The New York Times, June 11, 2024

TikTok has briefly suspended the account of Hey Jane, a prominent telemedicine abortion service, four times without explanation. Instagram has suspended Mayday Health, a nonprofit that provides information about abortion pill access, without explanation as well. And the search engine Bing has erroneously flagged the website for Aid Access, a major seller of abortion pills online, as unsafe. The groups and women’s health advocates say these examples, all from recent months, show why they are increasingly confused and frustrated by how major technology platforms moderate posts about abortion services.They say the companies’ policies on abortion-related content, including advertisements, have long been opaque.

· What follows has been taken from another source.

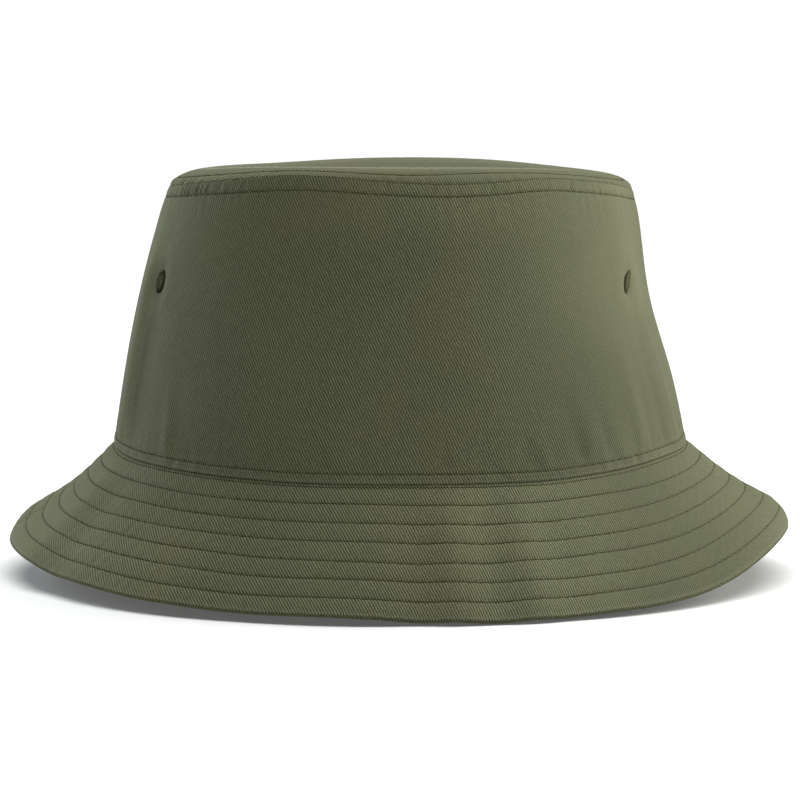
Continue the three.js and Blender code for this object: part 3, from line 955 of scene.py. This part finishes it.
def make_wall(half):
    columns = HALVES[half]
    outer = WALL.points[columns]
    inner = outer - WALL.normal[columns] * CLOTH
    bend = np.full(len(ARC[columns]), LEAN / WALL_LENGTH / (GIRTH / (2 * math.pi)))
    across = np.tile(WALL.steps * WALL_LENGTH, (len(bend), 1))
    turn = TURN_COLUMN[columns] + 0 * across
    uv = unrolled(ARC[columns], across, bend)
    fields = {
        "furrow_shade": furrow_shade_mask(WALL, 0.5)[columns],
        "wear_and_highlight": bell(across - 0.5 * MM, 0.7 * MM) * 0.22,
        "lamp_evened_twill": lamp_evened_share(turn),
        # Painted light and shade, place by place
        "pale": wall_painted_light_and_shade(turn, WALL.steps),
    }
    panel = shell(f"side_panel_{half}_cloth", outer, inner, uv, fields, keep=eyelet_keep(columns))
    finish_piece(panel, TWILL, "twill", f"side_panel_{half}")


def make_tip():
    outer = TIP.points[:-1]
    inner = outer - TIP.normal[:-1] * CLOTH
    gaps = np.linalg.norm(np.diff(outer, axis=1), axis=2)
    length = np.concatenate([gaps[:, ::-1].cumsum(1)[:, ::-1], np.zeros((len(outer), 1))], 1)
    plan = outer[..., :2] - outer[:, -1:, :2]
    reach = np.linalg.norm(plan, axis=2)
    uv = outer[..., :2] + plan * (length / np.maximum(reach, 1e-6) - 1)[..., None]
    t = np.tile(TIP.steps, (len(outer), 1))
    turn = TURN_COLUMN[:-1] + 0 * t
    fields = {
        "furrow_shade": furrow_shade_mask(TIP, 0.5)[:-1],
        # Painted highlight along the tip's rolled ridge, strongest at the front
        "wear_and_highlight": bell(t - 1.0, 0.15) * (0.15 + 1.2 * ramp(np.cos(np.radians(turn)), -0.3, 0.5)),
        # Twill evened as painted light, a little more towards the top of the roll
        "lamp_evened_twill": 0.3 + 0.1 * ramp(t, 0.3, 0.8),
        # Painted shade over the dish behind the ridge
        "pale": -0.2 * ramp(t, 1.03, 1.3),
    }
    tip = shell("crown_tip_cloth", outer, inner, uv, fields, wrapped=True, capped=True)
    finish_piece(tip, TWILL, "twill", "crown_tip")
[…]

But they say the platforms seem to have been more aggressive about removing or suppressing posts that share information about how to obtain safe and legal procedures since the Supreme Court ended the constitutional right to abortion in 2022. And when the platforms do restrict the accounts, the companies can be difficult to contact to learn why. Susan B. Anthony Pro-Life America, an organization dedicated to abolishing abortion, said big technology companies had routinely limited its and other groups’ pro-life speech, suspending accounts and blocking ads with little explanation. “Transparency is the main point,” said Jane Eklund, a fellow at the human rights group Amnesty International USA, which released a report on Tuesday calling on tech giants to clearly outline and explain their rules around abortion-related content. “Without clear guidelines, it’s difficult to hold them accountable for their actions that could be impacting users or to identify and address any content moderation that affects what people can find online.” Concerns that some of the tech platforms are suppressing posts about abortion have led to changes in how women and organizations talk about it online. They intentionally misspell the term as “aborshun” or “ab0rti0n,” or replace the “bor” with a boar emoji in hopes of reaching more people.